Yes. Run node_exporter inside each jail with a unique port, or use a single node_exporter on the host with labels to distinguish jails. For jail-specific metrics, the textfile collector approach works well -- run a script inside the jail that writes metrics to a shared directory.

Does node_exporter work with ZFS on FreeBSD?

Yes. The ZFS collector is available on FreeBSD builds of node_exporter. It exposes ARC statistics, L2ARC metrics, and dataset-level information. For zpool health and capacity, supplement with a textfile collector script as shown above.

How do I upgrade Prometheus on FreeBSD?

sh
pkg upgrade prometheus node_exporter alertmanager
service prometheus restart
service node_exporter restart
service alertmanager restart

Prometheus supports backward-compatible TSDB storage, so upgrades rarely require data migration.

Can Prometheus scrape targets behind a NAT or firewall?

Prometheus requires network access to each target's /metrics endpoint. If targets are behind NAT, options include: running Prometheus inside the private network, using a VPN or SSH tunnel, or deploying Pushgateway for targets that cannot be scraped directly. On FreeBSD, a WireGuard tunnel between Prometheus and remote targets is a clean solution.

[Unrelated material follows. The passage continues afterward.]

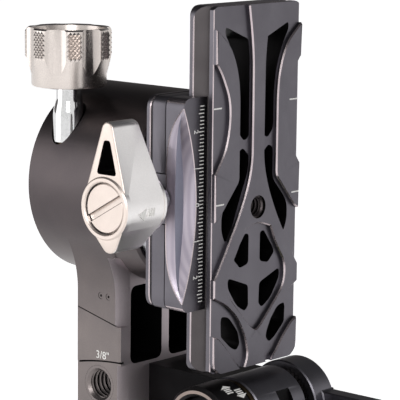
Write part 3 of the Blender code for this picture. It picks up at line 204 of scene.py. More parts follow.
def flat_face(name, places):
    """A flat face with its corners at the given places, ready to be extruded."""
    bpy.ops.object.select_all(action="DESELECT")
    bpy.ops.mesh.primitive_circle_add(vertices=len(places), radius=MM, fill_type="NGON")
    piece = bpy.context.object
    piece.name = piece.data.name = name
    for corner, place in zip(piece.data.vertices, places):
        corner.co = place
    return piece


def open_mesh(piece):
    """Open a piece for work on its mesh, with all of it selected."""
    bpy.context.view_layer.objects.active = piece
    bpy.ops.object.mode_set(mode="EDIT")
    bpy.ops.mesh.select_all(action="SELECT")


def outward(piece):
    """Merge what coincides and turn every face outwards."""
    open_mesh(piece)
    bpy.ops.mesh.remove_doubles(threshold=WELD)
    bpy.ops.mesh.delete_loose()
    bpy.ops.mesh.select_all(action="SELECT")
    bpy.ops.mesh.normals_make_consistent(inside=False)
    bpy.ops.object.mode_set(mode="OBJECT")
    return piece


def turned(name, profile, axis, centre=(0, 0), steps=72):
    """A lathe-turned piece: a profile of (radius, place along the axis) spun round the axis."""
    a, b = centre
    piece = flat_face(name, [across(axis, a + radius, b, along) for radius, along in profile])
    open_mesh(piece)
    bpy.ops.mesh.delete(type="ONLY_FACE")
    bpy.ops.mesh.select_all(action="SELECT")
    bpy.ops.mesh.spin(steps=steps, angle=math.tau, center=across(axis, a, b, 0), axis=AXES[axis])
    bpy.ops.object.mode_set(mode="OBJECT")
    return outward(piece)


def finished(piece, finishes, index=0):
    """Give a piece its list of finishes, with the same one all over to begin with."""
    piece.data.materials.clear()
    for finish in finishes:
        piece.data.materials.append(finish)
    for face in piece.data.polygons:
        face.material_index = index
    return piece


def smoothed(piece, angle=28):
    """Shade a finished piece smooth, but for edges sharper than the angle."""
    bpy.ops.object.select_all(action="DESELECT")
    piece.select_set(True)
    bpy.context.view_layer.objects.active = piece
    bpy.ops.object.shade_smooth_by_angle(angle=math.radians(angle))
    return piece


def wear(finish, *names):
    """Put a procedural finish on CAD nodes that stay as they are."""
    for name in names:
        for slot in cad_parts[name].material_slots:
            slot.material = finish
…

How do I back up Prometheus data on FreeBSD?

Use the Prometheus snapshot API:

sh
curl -XPOST http://localhost:9090/api/v1/admin/tsdb/snapshot

This creates a snapshot in the data directory. On ZFS, you can also use ZFS snapshots for instant, consistent backups:

sh
zfs snapshot zroot/prometheus@backup-$(date +%Y%m%d)

Is Prometheus suitable for monitoring 1000+ FreeBSD servers?

Yes, but at that scale, consider federation or Thanos. A single Prometheus instance can handle several hundred targets with default scrape intervals. For larger deployments, use hierarchical federation where regional Prometheus servers aggregate into a global instance, or deploy Thanos for unified querying across multiple Prometheus instances.